■ Directions ■
Reproduce the material in full, exactly as written.

Collected data entries
※ ※ ※

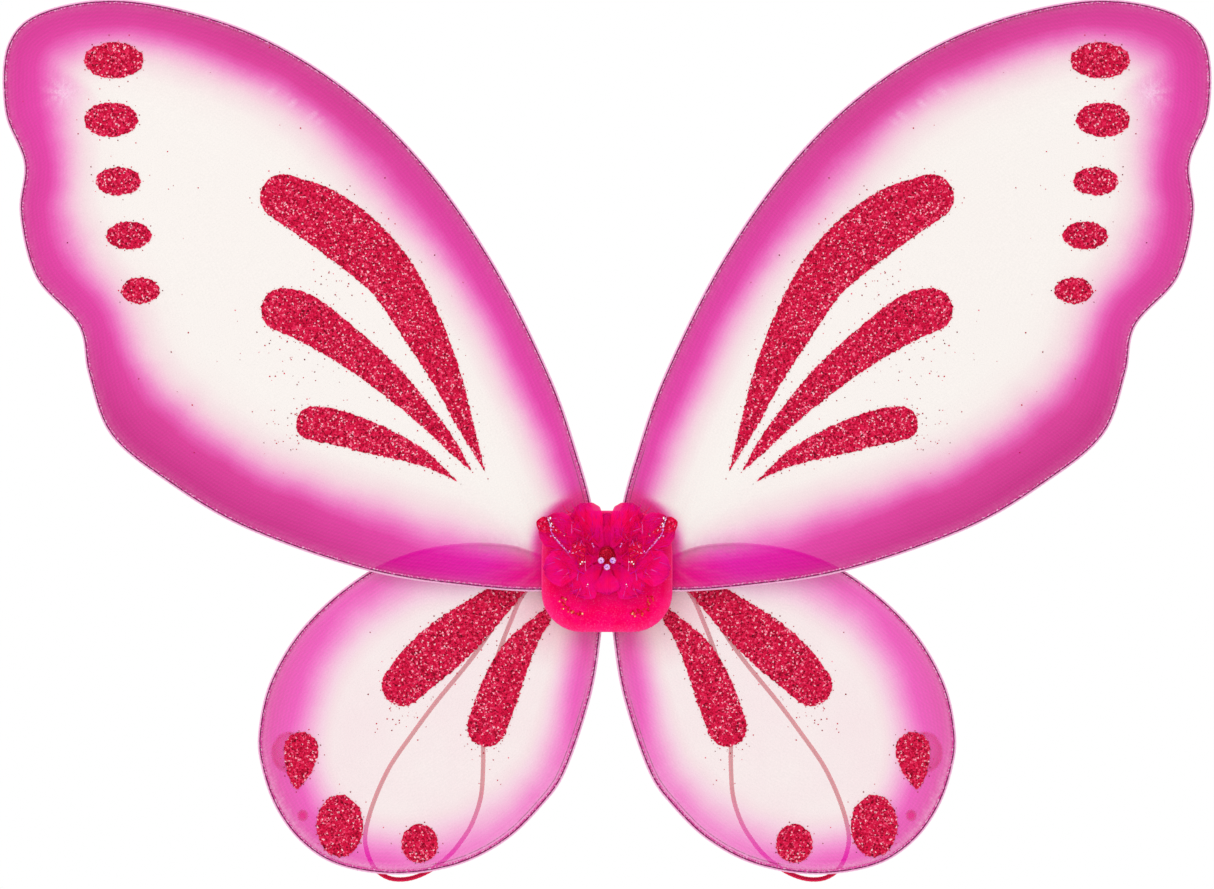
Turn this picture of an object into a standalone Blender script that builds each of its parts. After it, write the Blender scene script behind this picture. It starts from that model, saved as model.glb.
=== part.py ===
"""Costume fairy wings: four wire loops covered in sheer nylon, a padded centre, a fabric flower and
two elastic shoulder loops. Metres, +Z up. The display side faces -Y and the wearer stands on the +Y
side. The origin is the centre of the back pad's rear face. Side is -1 for the left wing pair (-X)
and +1 for the right (+X), and outlines are written for the right side as (x, z) in millimetres."""

import math

import bmesh
import bpy
from mathutils import Vector

MM = 0.001
SIDES = {"left": -1, "right": 1}

# Centre pads.
PAD_WIDTH = 65 * MM
PAD_HEIGHT = 60 * MM
PAD_CORNER = 20 * MM
PAD_THICKNESS = 2.5 * MM
FRONT_PAD_THICKNESS = 2.0 * MM
CORE_PAD_THICKNESS = 2.0 * MM
CARD_MARGIN = 3 * MM
CORNER_STEPS = 8

# Layers from the wearer's side (y = 0) to the display side (negative y).
STRAP_Y = -3.9 * MM
LOWER_WING_Y = -6.6 * MM
LOWER_TAPE_Y = -8.0 * MM
CORE_PAD_Y = -9.5 * MM
CARD_Y = -11.1 * MM
UPPER_WING_Y = -12.9 * MM
UPPER_TAPE_Y = -14.3 * MM
FRONT_PAD_Y = -15.8 * MM
FLOWER_BASE_Y = -17.6 * MM
PETAL_BACK_Y = -18.8 * MM
PETAL_STEP_Y = 1.0 * MM

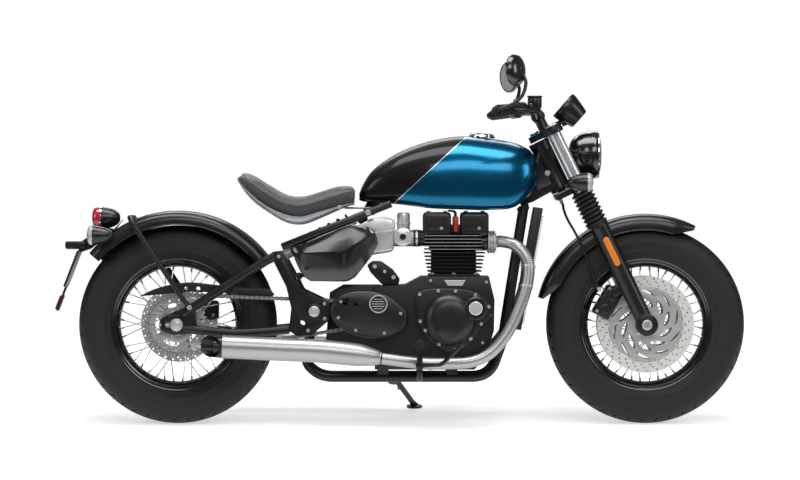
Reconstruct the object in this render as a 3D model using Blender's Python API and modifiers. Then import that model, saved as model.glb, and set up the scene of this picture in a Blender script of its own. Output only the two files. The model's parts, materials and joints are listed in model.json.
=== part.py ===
"""A bobber motorcycle on its side stand: every visible piece as a solid of its own.

The machine is drawn upright in its own frame (X forward, Y to its left, Z up from the tyres'
crown, X = 0 half way between the axles) and one empty leans the whole of it on its stand.
All lengths are metres.
"""
import math

import bmesh
import bpy
from mathutils import Matrix, Vector

# Stance
WHEELBASE = 1.500
LEAN = math.radians(7.0)
RAKE = math.radians(25.7)
FORK_OFFSET = 0.055
SEAT_GAP = 0.0003

# Wheels and tyres
TYRE_RADIUS = 0.318
BEAD_RADIUS = 0.2033
FLANGE_RADIUS = 0.2130
RIM_INNER_RADIUS = 0.184
TREAD_FLAT = 0.022
FRONT_TYRE_WIDTH = 0.130
REAR_TYRE_WIDTH = 0.150
WHEEL_SIDES = 36
SPOKES = 24
SPOKE_RADIUS = 0.0019
AXLE_RADIUS = 0.0085
BORE_RADIUS = 0.0095
FRONT_HUB_HALF = 0.050
REAR_HUB_HALF = 0.072
FRONT_DISC_RADIUS = 0.155
REAR_DISC_RADIUS = 0.124
REAR_DISC_Y = REAR_HUB_HALF + 0.003
DISC_THICKNESS = 0.005

# Chain drive, on the right
CHAIN_PITCH = 0.015875
CHAIN_Y = -0.0905
CHAIN_WIDTH = 0.017
CHAIN_DEPTH = 0.015
REAR_TEETH = 38
FRONT_TEETH = 17
FRONT_SPROCKET = (-0.200, 0.350)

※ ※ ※

■ Result of the task ■
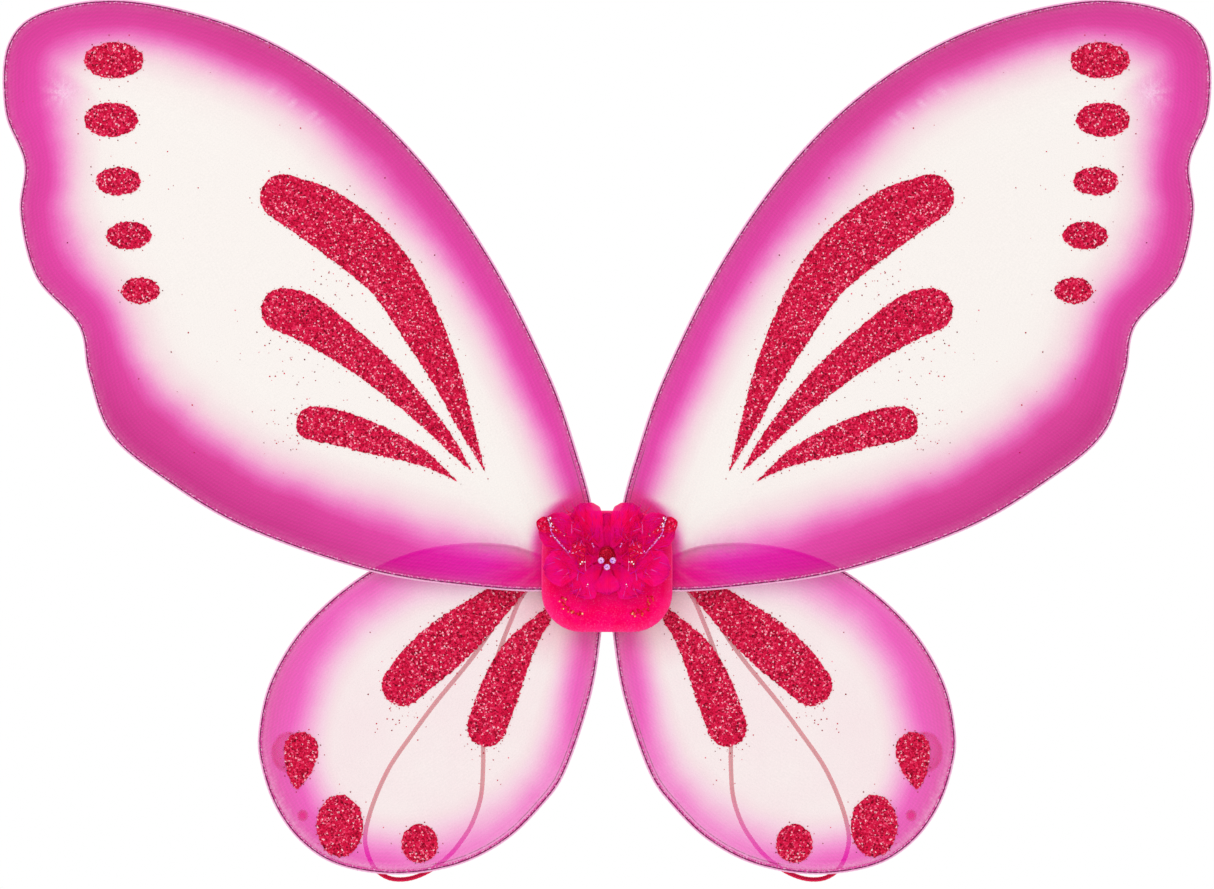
Turn this picture of an object into a standalone Blender script that builds each of its parts. After it, write the Blender scene script behind this picture. It starts from that model, saved as model.glb.
=== part.py ===
"""Costume fairy wings: four wire loops covered in sheer nylon, a padded centre, a fabric flower and
two elastic shoulder loops. Metres, +Z up. The display side faces -Y and the wearer stands on the +Y
side. The origin is the centre of the back pad's rear face. Side is -1 for the left wing pair (-X)
and +1 for the right (+X), and outlines are written for the right side as (x, z) in millimetres."""

import math

import bmesh
import bpy
from mathutils import Vector

MM = 0.001
SIDES = {"left": -1, "right": 1}

# Centre pads.
PAD_WIDTH = 65 * MM
PAD_HEIGHT = 60 * MM
PAD_CORNER = 20 * MM
PAD_THICKNESS = 2.5 * MM
FRONT_PAD_THICKNESS = 2.0 * MM
CORE_PAD_THICKNESS = 2.0 * MM
CARD_MARGIN = 3 * MM
CORNER_STEPS = 8

# Layers from the wearer's side (y = 0) to the display side (negative y).
STRAP_Y = -3.9 * MM
LOWER_WING_Y = -6.6 * MM
LOWER_TAPE_Y = -8.0 * MM
CORE_PAD_Y = -9.5 * MM
CARD_Y = -11.1 * MM
UPPER_WING_Y = -12.9 * MM
UPPER_TAPE_Y = -14.3 * MM
FRONT_PAD_Y = -15.8 * MM
FLOWER_BASE_Y = -17.6 * MM
PETAL_BACK_Y = -18.8 * MM
PETAL_STEP_Y = 1.0 * MM

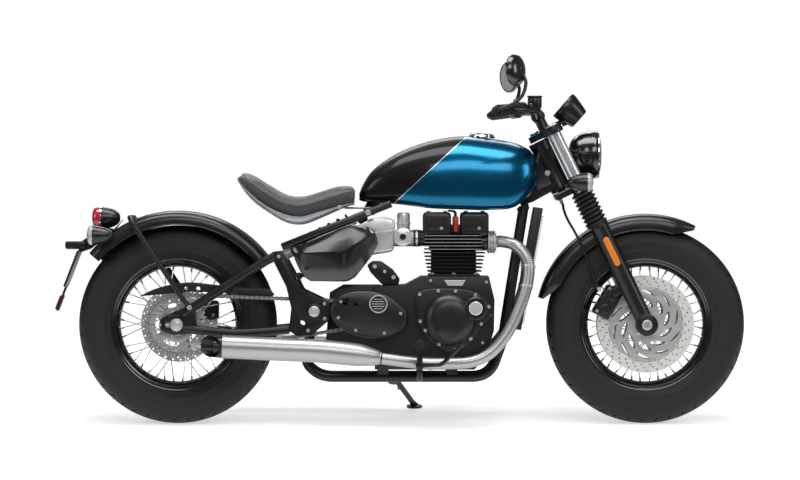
Reconstruct the object in this render as a 3D model using Blender's Python API and modifiers. Then import that model, saved as model.glb, and set up the scene of this picture in a Blender script of its own. Output only the two files. The model's parts, materials and joints are listed in model.json.
=== part.py ===
"""A bobber motorcycle on its side stand: every visible piece as a solid of its own.

The machine is drawn upright in its own frame (X forward, Y to its left, Z up from the tyres'
crown, X = 0 half way between the axles) and one empty leans the whole of it on its stand.
All lengths are metres.
"""
import math

import bmesh
import bpy
from mathutils import Matrix, Vector

# Stance
WHEELBASE = 1.500
LEAN = math.radians(7.0)
RAKE = math.radians(25.7)
FORK_OFFSET = 0.055
SEAT_GAP = 0.0003

# Wheels and tyres
TYRE_RADIUS = 0.318
BEAD_RADIUS = 0.2033
FLANGE_RADIUS = 0.2130
RIM_INNER_RADIUS = 0.184
TREAD_FLAT = 0.022
FRONT_TYRE_WIDTH = 0.130
REAR_TYRE_WIDTH = 0.150
WHEEL_SIDES = 36
SPOKES = 24
SPOKE_RADIUS = 0.0019
AXLE_RADIUS = 0.0085
BORE_RADIUS = 0.0095
FRONT_HUB_HALF = 0.050
REAR_HUB_HALF = 0.072
FRONT_DISC_RADIUS = 0.155
REAR_DISC_RADIUS = 0.124
REAR_DISC_Y = REAR_HUB_HALF + 0.003
DISC_THICKNESS = 0.005

# Chain drive, on the right
CHAIN_PITCH = 0.015875
CHAIN_Y = -0.0905
CHAIN_WIDTH = 0.017
CHAIN_DEPTH = 0.015
REAR_TEETH = 38
FRONT_TEETH = 17
FRONT_SPROCKET = (-0.200, 0.350)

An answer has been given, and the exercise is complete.